THE INCREASING INSTABILITY OF THE MIDDLE EAST today owes not so much to the trauma inflicted on the Arab psyche by 1967, as to the fading memory of 1967. Most of the citizens of the Arab states surrounding Israel were not even born in 1967. And even among those who were, there is a growing sense that Israel is no longer capable of repeating its dazzling victory in the Six-Day War.
The ability of Hizbullah's local militia to fight the IDF to a standstill and keep residents of the North in underground bunkers for a month last summer contributed greatly to the fading memory of Israel's dramatic 1967 victory. And the sight of the citizens of Sderot forced to evacuate the town under a rain of Kassams for which Israel has no obvious or ready response could put that memory to rest for good.
Newspaper reports last week of IDF intelligence chief Yuval Diskin warning the cabinet of the dangers of a ground invasion of Gaza handed another victory, without even a fight, to those who are convinced that they can make life so unbearable for Israelis that they will all run away. After the Winograd Commission report, no one would deny that Diskin had a duty to warn the cabinet of the potential costs and risks of a ground invasion of Gaza.

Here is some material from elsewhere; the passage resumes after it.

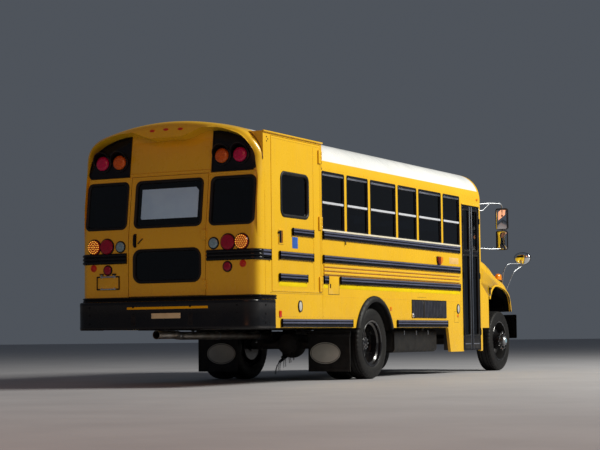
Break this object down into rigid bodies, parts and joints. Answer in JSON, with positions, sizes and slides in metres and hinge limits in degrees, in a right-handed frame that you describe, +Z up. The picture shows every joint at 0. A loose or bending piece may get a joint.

But the way his comments leaked to the press made it seem as if the IDF would be devastated by the booby-trapped tunnels, legions of suicide bombers, and militias laying in wait for it. Hamas no doubt read the press reports as an admission that the IDF has not corrected any of the failures of last summer, and cannot even defeat a far less well-armed and trained enemy than it faced last summer.
That message signals to our enemies that the post-1967 era is over, and can only turn the region into far more unstable and dangerous place to live.